Work required:
Only lines holding the word "loose" should be copied from the material.

---- Supplied data

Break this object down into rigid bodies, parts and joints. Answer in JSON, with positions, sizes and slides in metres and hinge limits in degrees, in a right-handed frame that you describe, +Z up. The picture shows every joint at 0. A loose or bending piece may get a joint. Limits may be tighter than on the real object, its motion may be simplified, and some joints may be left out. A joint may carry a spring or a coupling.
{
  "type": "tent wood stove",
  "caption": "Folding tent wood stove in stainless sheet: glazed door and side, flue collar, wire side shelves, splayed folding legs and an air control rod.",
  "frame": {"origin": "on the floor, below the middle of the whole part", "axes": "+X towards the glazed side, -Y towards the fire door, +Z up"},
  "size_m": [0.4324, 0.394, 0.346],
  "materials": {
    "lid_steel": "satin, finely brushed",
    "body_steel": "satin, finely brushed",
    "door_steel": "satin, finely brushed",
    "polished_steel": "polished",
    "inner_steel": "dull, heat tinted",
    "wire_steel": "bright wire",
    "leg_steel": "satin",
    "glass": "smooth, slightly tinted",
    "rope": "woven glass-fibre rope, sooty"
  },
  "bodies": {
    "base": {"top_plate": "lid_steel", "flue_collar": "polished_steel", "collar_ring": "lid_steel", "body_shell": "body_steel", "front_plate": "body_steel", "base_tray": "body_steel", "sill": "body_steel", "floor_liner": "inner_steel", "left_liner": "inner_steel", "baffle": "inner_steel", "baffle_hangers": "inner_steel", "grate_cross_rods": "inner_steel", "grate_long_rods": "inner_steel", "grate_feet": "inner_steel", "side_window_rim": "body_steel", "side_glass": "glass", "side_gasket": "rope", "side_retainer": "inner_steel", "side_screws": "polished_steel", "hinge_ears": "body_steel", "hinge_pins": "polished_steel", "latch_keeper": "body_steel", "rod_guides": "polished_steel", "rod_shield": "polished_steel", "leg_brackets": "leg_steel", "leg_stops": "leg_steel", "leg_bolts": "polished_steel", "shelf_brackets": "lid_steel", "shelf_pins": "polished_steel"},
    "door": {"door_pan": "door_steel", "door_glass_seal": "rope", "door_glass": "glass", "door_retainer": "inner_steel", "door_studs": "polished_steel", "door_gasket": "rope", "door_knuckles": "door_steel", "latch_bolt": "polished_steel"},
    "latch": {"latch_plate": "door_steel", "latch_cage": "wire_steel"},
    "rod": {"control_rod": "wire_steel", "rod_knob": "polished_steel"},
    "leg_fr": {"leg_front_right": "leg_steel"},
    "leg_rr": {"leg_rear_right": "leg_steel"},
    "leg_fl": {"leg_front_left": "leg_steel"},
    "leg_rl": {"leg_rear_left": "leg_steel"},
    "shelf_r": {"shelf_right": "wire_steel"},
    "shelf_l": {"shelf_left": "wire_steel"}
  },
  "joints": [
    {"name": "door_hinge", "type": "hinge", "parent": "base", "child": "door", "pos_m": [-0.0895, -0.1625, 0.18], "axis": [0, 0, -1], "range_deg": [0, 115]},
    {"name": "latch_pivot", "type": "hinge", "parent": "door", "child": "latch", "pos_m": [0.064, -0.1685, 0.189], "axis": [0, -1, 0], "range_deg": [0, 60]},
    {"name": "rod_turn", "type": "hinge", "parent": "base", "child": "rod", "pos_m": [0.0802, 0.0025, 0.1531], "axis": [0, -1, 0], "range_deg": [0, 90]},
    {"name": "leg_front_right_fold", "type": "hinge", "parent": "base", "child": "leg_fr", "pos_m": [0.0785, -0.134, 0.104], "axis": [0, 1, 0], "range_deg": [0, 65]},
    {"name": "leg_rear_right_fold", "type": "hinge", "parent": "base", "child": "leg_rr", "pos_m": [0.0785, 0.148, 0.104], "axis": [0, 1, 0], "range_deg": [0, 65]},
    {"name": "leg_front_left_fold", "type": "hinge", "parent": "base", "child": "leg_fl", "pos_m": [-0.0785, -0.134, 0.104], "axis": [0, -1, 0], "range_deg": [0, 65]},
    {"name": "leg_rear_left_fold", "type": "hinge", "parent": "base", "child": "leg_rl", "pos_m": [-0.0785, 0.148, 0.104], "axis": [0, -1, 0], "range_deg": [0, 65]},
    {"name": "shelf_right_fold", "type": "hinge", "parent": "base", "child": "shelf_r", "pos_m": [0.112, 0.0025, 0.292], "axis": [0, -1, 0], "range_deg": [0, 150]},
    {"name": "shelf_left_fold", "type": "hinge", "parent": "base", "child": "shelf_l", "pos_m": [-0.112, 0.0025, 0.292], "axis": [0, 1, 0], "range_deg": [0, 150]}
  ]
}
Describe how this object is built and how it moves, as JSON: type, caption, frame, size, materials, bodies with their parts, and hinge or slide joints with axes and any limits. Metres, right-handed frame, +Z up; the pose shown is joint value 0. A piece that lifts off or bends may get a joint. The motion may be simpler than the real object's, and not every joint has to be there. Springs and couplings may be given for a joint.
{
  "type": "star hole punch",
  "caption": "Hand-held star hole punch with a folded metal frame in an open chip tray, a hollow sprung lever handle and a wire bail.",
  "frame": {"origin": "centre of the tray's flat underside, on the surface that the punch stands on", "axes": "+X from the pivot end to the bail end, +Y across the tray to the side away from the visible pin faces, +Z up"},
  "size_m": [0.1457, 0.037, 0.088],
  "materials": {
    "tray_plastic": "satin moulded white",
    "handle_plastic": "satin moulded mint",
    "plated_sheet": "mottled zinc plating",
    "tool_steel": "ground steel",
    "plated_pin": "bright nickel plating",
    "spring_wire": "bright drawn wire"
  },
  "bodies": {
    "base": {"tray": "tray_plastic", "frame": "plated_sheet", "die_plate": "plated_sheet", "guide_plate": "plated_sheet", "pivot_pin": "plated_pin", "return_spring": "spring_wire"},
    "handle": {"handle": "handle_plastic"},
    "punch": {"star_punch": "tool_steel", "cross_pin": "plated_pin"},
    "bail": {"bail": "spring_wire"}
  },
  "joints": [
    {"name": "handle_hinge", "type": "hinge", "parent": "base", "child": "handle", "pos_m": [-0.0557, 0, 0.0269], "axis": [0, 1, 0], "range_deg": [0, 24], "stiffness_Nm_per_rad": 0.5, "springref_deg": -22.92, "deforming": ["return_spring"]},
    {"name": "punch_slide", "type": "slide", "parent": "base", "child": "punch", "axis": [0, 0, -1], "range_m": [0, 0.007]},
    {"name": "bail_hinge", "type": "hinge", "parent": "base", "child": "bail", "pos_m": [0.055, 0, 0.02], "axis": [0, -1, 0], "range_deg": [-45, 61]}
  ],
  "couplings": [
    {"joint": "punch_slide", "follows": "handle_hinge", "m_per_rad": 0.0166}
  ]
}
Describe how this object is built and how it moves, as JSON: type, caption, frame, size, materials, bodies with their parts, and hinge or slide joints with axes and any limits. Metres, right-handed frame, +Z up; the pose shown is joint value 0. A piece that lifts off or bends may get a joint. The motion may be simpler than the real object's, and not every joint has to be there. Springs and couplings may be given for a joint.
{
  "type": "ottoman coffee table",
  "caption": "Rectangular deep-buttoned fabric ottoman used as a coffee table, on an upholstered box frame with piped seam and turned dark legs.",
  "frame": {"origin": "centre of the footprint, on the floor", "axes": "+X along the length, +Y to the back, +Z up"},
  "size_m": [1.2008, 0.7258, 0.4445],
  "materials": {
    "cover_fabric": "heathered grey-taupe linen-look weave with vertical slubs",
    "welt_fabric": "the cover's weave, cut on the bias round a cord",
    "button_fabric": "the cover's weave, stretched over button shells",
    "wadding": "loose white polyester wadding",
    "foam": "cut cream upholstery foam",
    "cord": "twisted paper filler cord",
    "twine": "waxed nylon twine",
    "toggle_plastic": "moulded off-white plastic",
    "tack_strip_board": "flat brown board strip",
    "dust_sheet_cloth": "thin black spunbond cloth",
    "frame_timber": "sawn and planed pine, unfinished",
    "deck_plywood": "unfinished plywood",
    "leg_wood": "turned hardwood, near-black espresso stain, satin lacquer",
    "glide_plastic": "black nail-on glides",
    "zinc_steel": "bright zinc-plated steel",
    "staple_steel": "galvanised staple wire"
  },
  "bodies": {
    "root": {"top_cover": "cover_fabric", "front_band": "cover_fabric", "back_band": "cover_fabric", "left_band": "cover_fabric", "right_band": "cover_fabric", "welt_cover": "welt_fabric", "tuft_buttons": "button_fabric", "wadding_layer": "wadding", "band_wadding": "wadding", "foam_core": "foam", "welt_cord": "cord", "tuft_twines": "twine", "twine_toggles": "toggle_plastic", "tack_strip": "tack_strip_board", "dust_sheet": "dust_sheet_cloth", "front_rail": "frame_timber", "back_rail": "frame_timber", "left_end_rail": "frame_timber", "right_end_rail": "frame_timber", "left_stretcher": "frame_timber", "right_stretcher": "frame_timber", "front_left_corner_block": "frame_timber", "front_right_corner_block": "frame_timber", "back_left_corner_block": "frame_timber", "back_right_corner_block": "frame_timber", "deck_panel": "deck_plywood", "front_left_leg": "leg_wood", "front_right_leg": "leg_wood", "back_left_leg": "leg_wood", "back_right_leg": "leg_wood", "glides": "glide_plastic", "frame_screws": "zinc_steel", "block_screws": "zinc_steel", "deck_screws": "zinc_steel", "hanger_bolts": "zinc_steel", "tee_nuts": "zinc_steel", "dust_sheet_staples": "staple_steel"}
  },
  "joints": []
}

--------
---- Supplied data

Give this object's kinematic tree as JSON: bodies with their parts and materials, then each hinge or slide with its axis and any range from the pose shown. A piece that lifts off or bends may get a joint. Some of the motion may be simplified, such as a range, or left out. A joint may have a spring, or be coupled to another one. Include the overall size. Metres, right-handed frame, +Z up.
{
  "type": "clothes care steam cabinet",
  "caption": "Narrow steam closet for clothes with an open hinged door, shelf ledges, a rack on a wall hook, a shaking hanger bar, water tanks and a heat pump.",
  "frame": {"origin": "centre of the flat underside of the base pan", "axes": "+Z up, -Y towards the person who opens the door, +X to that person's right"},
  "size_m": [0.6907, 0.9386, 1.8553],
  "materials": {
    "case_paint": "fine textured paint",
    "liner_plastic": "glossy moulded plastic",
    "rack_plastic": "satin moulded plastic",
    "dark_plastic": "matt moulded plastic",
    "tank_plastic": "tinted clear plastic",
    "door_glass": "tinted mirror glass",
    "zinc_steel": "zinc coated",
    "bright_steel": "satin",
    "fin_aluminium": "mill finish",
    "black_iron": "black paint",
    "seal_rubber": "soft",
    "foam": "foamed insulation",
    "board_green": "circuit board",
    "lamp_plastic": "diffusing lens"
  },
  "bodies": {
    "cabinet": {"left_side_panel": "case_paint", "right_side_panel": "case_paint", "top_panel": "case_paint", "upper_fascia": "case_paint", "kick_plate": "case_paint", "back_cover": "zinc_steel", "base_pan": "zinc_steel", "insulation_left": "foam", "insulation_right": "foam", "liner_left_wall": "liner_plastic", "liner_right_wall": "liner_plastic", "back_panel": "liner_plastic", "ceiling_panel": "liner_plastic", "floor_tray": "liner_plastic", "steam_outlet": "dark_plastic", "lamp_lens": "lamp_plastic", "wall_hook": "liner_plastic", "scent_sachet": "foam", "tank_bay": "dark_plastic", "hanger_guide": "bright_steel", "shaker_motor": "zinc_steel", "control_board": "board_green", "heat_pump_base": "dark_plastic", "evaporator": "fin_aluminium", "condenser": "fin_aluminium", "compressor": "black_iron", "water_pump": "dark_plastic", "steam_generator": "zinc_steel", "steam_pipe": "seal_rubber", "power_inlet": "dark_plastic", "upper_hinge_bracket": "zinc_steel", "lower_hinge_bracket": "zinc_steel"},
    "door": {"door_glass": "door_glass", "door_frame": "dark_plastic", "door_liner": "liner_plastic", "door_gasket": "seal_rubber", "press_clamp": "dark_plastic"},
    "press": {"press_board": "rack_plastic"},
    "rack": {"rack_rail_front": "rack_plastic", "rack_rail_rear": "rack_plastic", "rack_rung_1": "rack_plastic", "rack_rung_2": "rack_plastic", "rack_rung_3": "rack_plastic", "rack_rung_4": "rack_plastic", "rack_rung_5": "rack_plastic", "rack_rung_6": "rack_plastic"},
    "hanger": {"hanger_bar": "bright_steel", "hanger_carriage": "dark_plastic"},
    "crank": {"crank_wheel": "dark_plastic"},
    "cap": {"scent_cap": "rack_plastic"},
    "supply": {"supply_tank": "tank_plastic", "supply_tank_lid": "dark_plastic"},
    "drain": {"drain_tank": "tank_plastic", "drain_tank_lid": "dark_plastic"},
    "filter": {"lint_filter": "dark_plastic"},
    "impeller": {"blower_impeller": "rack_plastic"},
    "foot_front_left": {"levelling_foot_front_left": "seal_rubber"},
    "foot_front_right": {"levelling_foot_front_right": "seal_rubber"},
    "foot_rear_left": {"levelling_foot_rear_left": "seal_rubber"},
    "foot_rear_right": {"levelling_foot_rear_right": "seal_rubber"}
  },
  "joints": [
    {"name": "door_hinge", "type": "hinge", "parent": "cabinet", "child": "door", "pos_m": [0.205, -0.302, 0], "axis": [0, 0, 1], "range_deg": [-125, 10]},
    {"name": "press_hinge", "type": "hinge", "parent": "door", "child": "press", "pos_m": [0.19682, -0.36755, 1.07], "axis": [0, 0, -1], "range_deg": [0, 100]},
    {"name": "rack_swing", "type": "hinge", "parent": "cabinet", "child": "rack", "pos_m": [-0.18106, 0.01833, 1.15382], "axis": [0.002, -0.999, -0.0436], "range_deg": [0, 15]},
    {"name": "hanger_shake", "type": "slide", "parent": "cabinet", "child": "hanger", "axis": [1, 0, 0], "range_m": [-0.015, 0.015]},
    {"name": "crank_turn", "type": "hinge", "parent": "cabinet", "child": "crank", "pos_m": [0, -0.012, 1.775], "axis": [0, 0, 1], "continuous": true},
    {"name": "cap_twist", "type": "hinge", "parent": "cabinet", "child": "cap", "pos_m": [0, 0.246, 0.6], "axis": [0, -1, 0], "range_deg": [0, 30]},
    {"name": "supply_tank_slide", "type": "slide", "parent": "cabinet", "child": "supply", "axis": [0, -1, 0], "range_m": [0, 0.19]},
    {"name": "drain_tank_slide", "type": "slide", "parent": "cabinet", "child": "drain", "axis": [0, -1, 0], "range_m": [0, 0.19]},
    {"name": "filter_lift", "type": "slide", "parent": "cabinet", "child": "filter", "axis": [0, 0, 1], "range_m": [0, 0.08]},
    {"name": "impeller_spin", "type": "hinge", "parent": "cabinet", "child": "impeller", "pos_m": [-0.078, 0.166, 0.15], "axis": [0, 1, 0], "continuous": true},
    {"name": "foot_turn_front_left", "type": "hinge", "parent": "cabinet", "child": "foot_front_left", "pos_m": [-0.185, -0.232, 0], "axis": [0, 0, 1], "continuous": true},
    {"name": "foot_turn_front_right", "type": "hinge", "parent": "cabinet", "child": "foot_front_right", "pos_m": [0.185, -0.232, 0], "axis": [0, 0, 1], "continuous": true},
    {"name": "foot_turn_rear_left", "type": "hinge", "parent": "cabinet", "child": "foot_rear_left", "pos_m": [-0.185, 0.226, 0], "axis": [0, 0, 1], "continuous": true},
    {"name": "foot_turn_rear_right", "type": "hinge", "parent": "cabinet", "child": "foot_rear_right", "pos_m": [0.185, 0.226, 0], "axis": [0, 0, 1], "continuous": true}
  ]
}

--------

Completed exercise:
Break this object down into rigid bodies, parts and joints. Answer in JSON, with positions, sizes and slides in metres and hinge limits in degrees, in a right-handed frame that you describe, +Z up. The picture shows every joint at 0. A loose or bending piece may get a joint. Limits may be tighter than on the real object, its motion may be simplified, and some joints may be left out. A joint may carry a spring or a coupling.
    "wadding": "loose white polyester wadding",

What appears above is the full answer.